Cresci a ouvir grandes lições dos
velhos sábios transmontanos. Filósofos pragmáticos, esgrimem metáforas com a
mestria dos sábios gregos. Dão aulas de Economia Aplicada nas tornageiras e
vezeiras, nos maninhos, partilhas de água, nas roldas dos moinhos; dão
workshops de Lógica e Retórica nos fiandeiros, na hermenêutica das celebrações
rituais; avaliam Semiótica das Linguagens na sinfonia dos campos e dos bosques;
investigam sobre Epistemologia das Ciências Experimentais nas rotinas ecotelúricas
do minguante ao crescente; e sobre Metafísica e Filosofia da Estética na
efemeridade comovedora do pôr do sol, no belo-horrível das tempestades, dos
ritos de morte, na espiritualidade das crenças, ou no silêncio diáfano da
solidão das montanhas.
Mas onde melhor reconheço a
sabedoria etnopragmática deste povo ainda é na meteorologia, especialmente na
linguagem dos ventos: “com o vento de feição, não há má navegação”. E
previne-se, sobretudo dos ventos que sopram de Espanha – travessios, gélidos e
secos, trazem cieiros e gripes. Prefere os do lado oposto, ventos húmidos e
menos frios. Por isso, diz “água de vento traz meio sustento” e também “vento
de Vilartão, água na mão” ou “vento suão cria palha e grão”. Mas pior que o
vento espanhol, ainda é o que sopra de todos os lados: “vento de todo o lado é
mandado p’lo Diabo”. Quanto aos de Espanha, o povo não tem dúvidas. Atravessam
a serra de Lomba, e por isso: “vento de Lomba, frio na tromba”. Queimam os
renovos por onde passam, trazem miséria à lavoura. Daí que se diga “vento de
leste não traz nada que preste”, o que vale como a exaurida parémia: “de
Espanha nem bom vento nem bom casamento”.

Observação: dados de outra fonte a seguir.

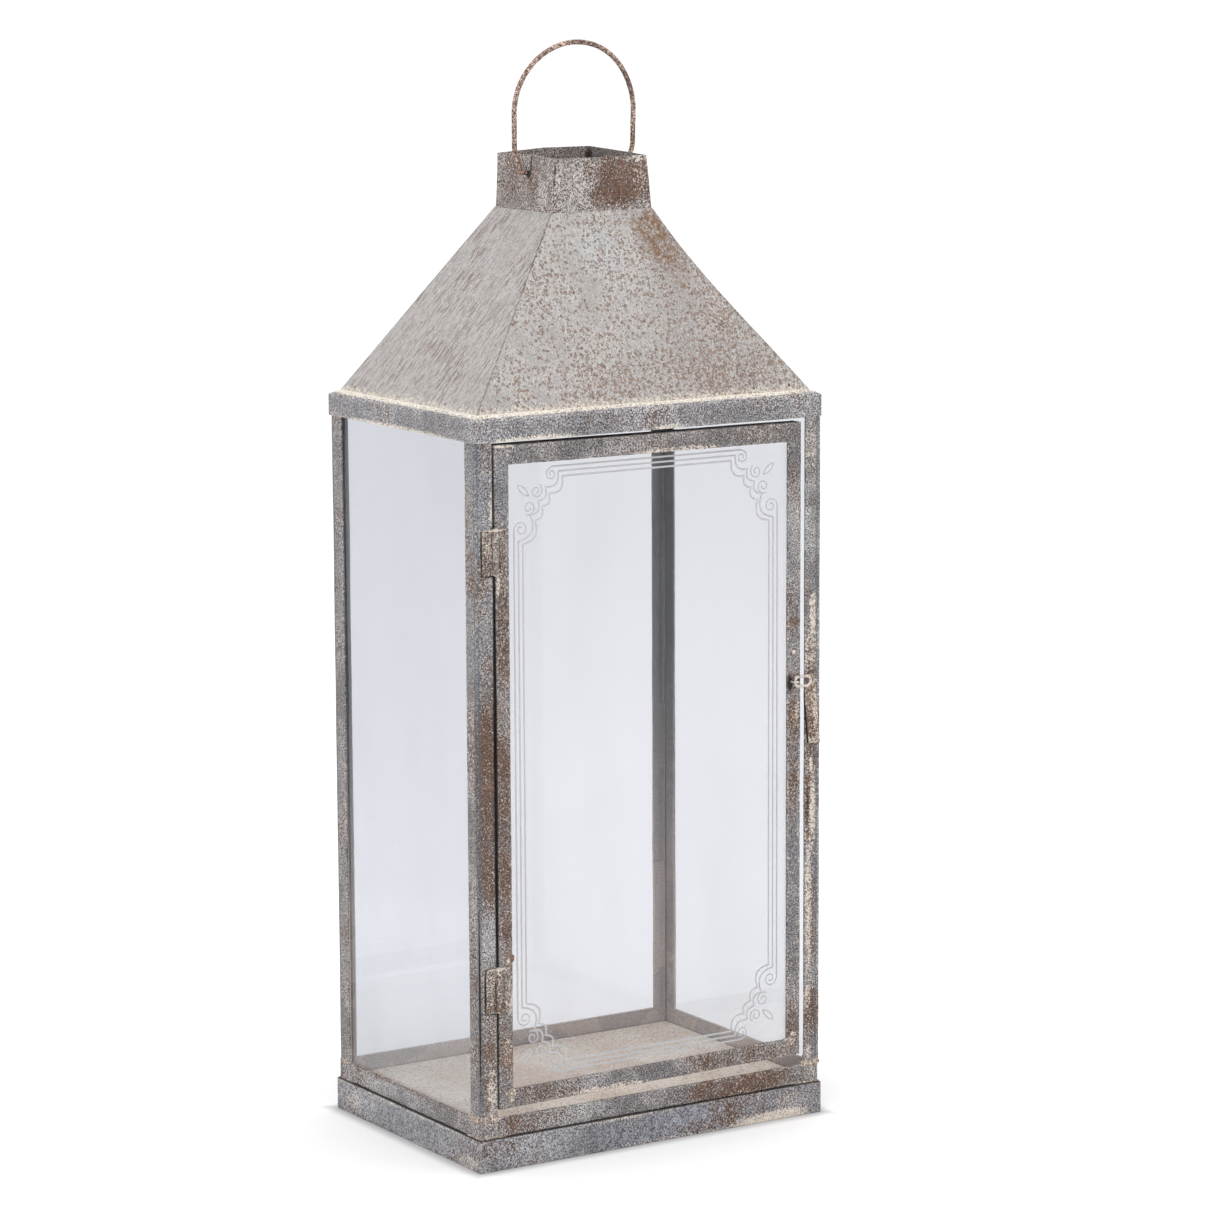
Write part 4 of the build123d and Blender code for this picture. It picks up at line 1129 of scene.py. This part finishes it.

São sentenças carregadas de
sabedoria popular, mas que, ciclicamente, são chamadas para outras semânticas
alegóricas, nada simpáticas a um desejável clima de boa vizinhança
transnacional. Assim foi nos anos 80, perante a ameaça
da central nuclear espanhola de Sayago, perto de Miranda do Douro, ou do terrível
cemitério de resíduos radioativos de Aldeadávida, em frente a Freixo de Espada
à Cinta. Acompanhei, enquanto jornalista, estas e outras batalhas, para travar
os planos ameaçadores de Espanha. “Com a Espanha tão grande – dizia-me um
popular, – porquê os despejos à nossa porta?”. Ainda assim, batalhas ganhas. Só
que agora o fantasma do nuclear parece voltar, com a lixeira de Almaraz, que representa
uma séria ameaça para toda a bacia do Tejo. Ameaça a um país que, há muito,
disse não ao nuclear. É, pois, hora de dizer: porra, já basta!